In the US, if I'm buried, do I [i]have[/i] to be buried in a coffin?

Or can I be just… buried, without a box enclosing my body?

Depends on the state, and possibly the county and city as well.

I have seen a show on TV about a place doing natural burials. No coffin or marker. They bury a RFID tag with you so friend can visit the site.

Link goes to a site with further information.

Some cemeteries require the casket to be inside a vault - that is, something that will not collapse and fall in with the passage of time. I don’t know whether a vault without a casket would be legal. Being waterproof and long lasting are selling points of caskets. Seems to me wood-only caskets are sometimes used.

Being waterproof and long lasting are sales pitches that imply that the body will last longer if loved ones pay the extra amount. It doesn’t.

There’s also a Wikipedia page on Natural Burial. (Also known as “green burial”.)

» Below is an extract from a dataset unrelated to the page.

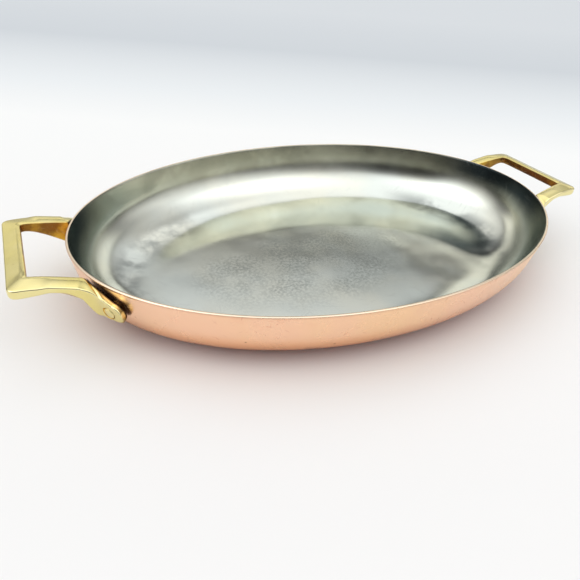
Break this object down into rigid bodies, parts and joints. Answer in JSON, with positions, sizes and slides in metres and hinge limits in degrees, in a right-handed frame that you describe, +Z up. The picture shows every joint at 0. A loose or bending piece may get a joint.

When my father died, we were shown a variety of caskets (I guess ‘coffin’ has fallen out of favor.) There were very fancy ones, but also simple cardboard ones available. Perfectly serviceable, and really inexpensive. Particularly if the services are going to be simple, and the body is to be cremated. Alas, it was too inexpensive for mom to agree to as the last she would see of dad. But if we’d had checked in advance, he would have gone for it, I’m pretty sure. Mom likes the idea for herself, when the time comes.

Utah (or at least Salt Lake City) has a requirement for vaults. This requirement came about because a flood causes body parts to be washed from the graves. I don’t know if there was a requirement for coffins or if someone could be buried without a coffin within the vault.

If you’re Muslim and you choose to be buried in a Muslim cemetery, your body will be wrapped in a plain white shroud. No coffin, no vault.

No, you can be buried in an avalanche.

Very telling. Thanks for sharing this. I wish we could all stay a little more steady when faced with such choices–so often it IS exactly what the person would do if they could weigh in.

When my mother died last year, my father was pretty strapped for cash given all the funeral expenses. A while later he called me after visiting a monument place. He said he told himself, *My late wife and my living daughter would both kill me if I spent 20k on a slab of granite with her name–and worse, her birthdate!–on it. *

He was so right.

Same deal for Jews, at least in Israel. Outisde of Israel Jews are usually buried in plain wooden coffins.

Talking about jewish burials, there’s a cool jewish cemetry in Prague where jews have been buried on top of each other for about five hundred years, which I recommend visiting if you’re ever there. It’s pretty weird to be in this fairly tiny space and think a hundred thousand people are buried there.

Shop around various funeral homes sometime. You can find a wide variety of avalanches you can choose from, in all price ranges.

I still think the Chum Service is very eco-friendly. :wink:

(Just throw the body in a wood-chipper aimed off the back end of a ship)

How tall is it??
:wink:

Speaking of purposes of economy, are there any cemeteries that bury the deceased standing up?

Why, you could get six bodies in an average sized plot in a “standing room only” cemetery.

http://en.m.wikipedia.org/wiki/Old_Jewish_Cemetery,Prague#

The rabbi who made the “Yossele” golem is reportedly buried there.

In New Orleans, the standard practice has been to bury everyone in above ground mausoleums or partially above ground graves. This was based on both tradition and concerns with flooding. Because of this, the old cemeteries look more like miniature cities than burial grounds. Traditionally, after the person had been buried for two years, the remains could be removed from the casket and shoved to the back of the mausoleum in a bag or smaller box to make room for other family members who died. This is how generations of people could be buried in a little tiny area, sometimes about the square footage of a normal grave. It definitely saved space in the cemetery!

I did a pretty cursory reading of Louisiana burial laws and didn’t find much about requirements for caskets or concrete vaults: http://www.funeralservicesprovider.com/funeral-cremation-laws/Louisiana

There is a lot of stuff about disinterring or moving remains, and it just requires the consent of a family member, pretty much.

This listing for a “cemetery plot” in Jefferson Parish suggests the same thing: “Single Abbey Crypt for three (3) interments and (conditions of previous interments permitting) three (3) additional interments allowed at the discretion of the owner.” That would suggest that if there is enough space, you can stick some more people in there.